> **Input data**:
####
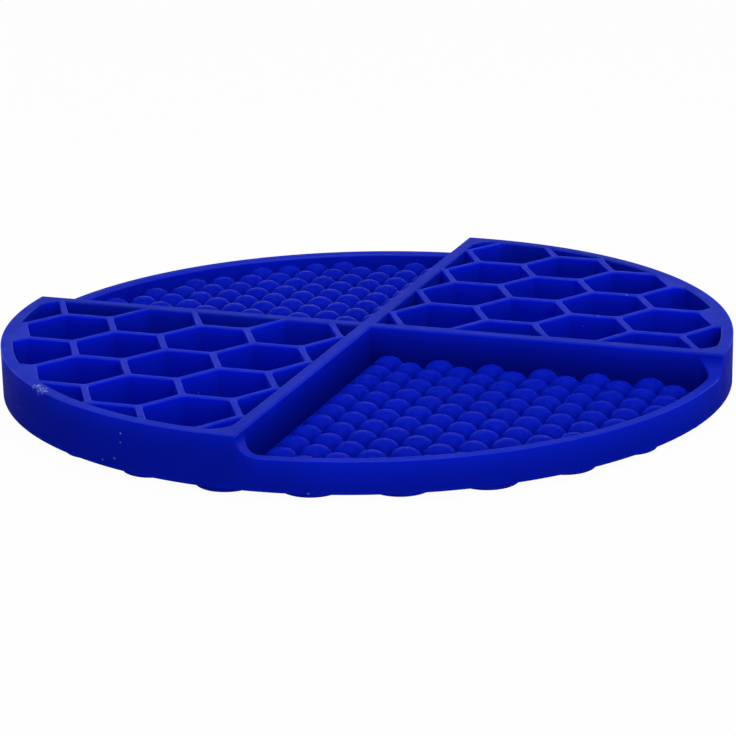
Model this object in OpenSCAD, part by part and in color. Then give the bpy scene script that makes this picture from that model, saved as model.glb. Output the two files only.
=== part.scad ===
####
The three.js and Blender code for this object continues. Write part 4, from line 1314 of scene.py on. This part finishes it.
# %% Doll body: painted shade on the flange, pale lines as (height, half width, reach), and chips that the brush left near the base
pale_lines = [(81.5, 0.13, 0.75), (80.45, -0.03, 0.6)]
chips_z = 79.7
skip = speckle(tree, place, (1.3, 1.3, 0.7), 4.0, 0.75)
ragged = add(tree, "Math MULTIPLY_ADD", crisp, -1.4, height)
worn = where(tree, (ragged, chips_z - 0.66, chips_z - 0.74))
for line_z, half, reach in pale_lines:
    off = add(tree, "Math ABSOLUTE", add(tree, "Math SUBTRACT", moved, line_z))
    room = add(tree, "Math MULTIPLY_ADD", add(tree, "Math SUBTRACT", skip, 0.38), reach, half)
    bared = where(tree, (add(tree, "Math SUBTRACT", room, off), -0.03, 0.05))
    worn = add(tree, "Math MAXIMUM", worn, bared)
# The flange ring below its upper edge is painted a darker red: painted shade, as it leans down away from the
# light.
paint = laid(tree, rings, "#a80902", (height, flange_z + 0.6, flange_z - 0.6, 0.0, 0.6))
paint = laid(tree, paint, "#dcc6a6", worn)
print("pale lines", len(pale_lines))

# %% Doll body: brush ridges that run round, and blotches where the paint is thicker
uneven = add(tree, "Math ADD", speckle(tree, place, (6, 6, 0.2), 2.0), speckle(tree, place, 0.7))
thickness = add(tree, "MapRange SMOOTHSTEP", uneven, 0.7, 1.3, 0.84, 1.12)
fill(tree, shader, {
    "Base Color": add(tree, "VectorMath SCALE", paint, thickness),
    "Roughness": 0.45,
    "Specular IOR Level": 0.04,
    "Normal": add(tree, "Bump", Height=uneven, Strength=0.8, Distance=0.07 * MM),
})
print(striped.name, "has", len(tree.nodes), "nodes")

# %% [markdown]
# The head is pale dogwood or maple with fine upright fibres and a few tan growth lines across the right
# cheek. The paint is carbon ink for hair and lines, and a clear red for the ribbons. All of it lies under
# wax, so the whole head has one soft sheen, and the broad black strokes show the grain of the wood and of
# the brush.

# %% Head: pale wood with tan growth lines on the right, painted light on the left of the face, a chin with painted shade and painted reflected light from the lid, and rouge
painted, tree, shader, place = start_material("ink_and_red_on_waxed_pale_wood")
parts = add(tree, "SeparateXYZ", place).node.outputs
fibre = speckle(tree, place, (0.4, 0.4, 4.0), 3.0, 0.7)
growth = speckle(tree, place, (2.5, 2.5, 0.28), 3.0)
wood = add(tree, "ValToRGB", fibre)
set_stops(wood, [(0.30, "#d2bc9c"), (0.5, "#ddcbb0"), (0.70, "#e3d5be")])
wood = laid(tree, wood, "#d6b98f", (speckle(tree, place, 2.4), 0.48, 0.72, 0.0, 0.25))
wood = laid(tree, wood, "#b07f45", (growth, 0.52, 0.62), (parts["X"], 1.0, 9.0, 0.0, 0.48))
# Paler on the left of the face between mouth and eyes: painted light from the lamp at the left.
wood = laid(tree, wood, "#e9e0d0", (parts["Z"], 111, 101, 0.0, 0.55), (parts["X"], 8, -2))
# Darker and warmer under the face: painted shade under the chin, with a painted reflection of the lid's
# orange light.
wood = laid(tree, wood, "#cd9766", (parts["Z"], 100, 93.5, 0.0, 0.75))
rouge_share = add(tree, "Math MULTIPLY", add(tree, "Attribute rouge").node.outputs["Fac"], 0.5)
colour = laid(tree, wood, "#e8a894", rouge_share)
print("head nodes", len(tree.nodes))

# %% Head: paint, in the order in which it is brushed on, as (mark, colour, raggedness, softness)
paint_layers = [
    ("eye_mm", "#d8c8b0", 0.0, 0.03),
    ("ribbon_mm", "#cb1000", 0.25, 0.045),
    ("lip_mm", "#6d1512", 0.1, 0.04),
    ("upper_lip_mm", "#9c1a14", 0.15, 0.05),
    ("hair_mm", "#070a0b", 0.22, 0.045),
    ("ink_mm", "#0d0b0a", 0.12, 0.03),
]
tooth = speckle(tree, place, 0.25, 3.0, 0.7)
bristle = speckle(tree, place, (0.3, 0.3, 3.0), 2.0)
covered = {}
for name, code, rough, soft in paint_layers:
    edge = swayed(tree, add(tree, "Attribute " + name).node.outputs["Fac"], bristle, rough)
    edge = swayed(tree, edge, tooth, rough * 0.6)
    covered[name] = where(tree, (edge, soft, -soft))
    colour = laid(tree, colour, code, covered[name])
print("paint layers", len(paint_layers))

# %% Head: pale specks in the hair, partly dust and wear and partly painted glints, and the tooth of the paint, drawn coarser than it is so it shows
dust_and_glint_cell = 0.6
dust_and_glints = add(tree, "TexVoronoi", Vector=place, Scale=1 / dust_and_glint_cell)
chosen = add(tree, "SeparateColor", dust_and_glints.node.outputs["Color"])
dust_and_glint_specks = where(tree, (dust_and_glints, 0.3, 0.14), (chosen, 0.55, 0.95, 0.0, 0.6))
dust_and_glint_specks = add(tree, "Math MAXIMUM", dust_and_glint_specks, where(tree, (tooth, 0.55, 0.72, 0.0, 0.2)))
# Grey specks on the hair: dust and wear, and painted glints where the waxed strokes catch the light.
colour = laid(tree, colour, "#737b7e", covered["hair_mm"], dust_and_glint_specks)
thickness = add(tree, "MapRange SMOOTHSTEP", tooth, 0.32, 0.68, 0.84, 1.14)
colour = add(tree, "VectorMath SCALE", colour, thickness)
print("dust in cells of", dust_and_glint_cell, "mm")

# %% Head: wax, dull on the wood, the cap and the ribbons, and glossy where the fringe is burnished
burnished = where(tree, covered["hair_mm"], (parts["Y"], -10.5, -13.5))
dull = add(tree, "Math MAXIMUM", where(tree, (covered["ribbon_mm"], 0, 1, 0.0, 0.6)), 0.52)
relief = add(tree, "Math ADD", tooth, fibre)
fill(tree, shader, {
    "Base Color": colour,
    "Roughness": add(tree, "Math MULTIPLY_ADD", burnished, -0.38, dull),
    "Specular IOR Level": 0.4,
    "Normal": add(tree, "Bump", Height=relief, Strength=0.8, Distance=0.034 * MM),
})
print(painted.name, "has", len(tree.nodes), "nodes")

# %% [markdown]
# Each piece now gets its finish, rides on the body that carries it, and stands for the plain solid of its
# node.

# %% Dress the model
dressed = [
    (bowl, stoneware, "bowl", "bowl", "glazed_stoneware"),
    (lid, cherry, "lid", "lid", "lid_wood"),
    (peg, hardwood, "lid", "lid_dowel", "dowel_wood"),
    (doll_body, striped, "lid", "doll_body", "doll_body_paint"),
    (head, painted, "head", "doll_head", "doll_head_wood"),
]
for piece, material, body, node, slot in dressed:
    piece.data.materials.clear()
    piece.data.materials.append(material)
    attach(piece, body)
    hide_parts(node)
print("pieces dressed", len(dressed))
####
> **Stated task**: How many lines in the data contain the string "that"? Respond with the number only.

> **Reply**: 4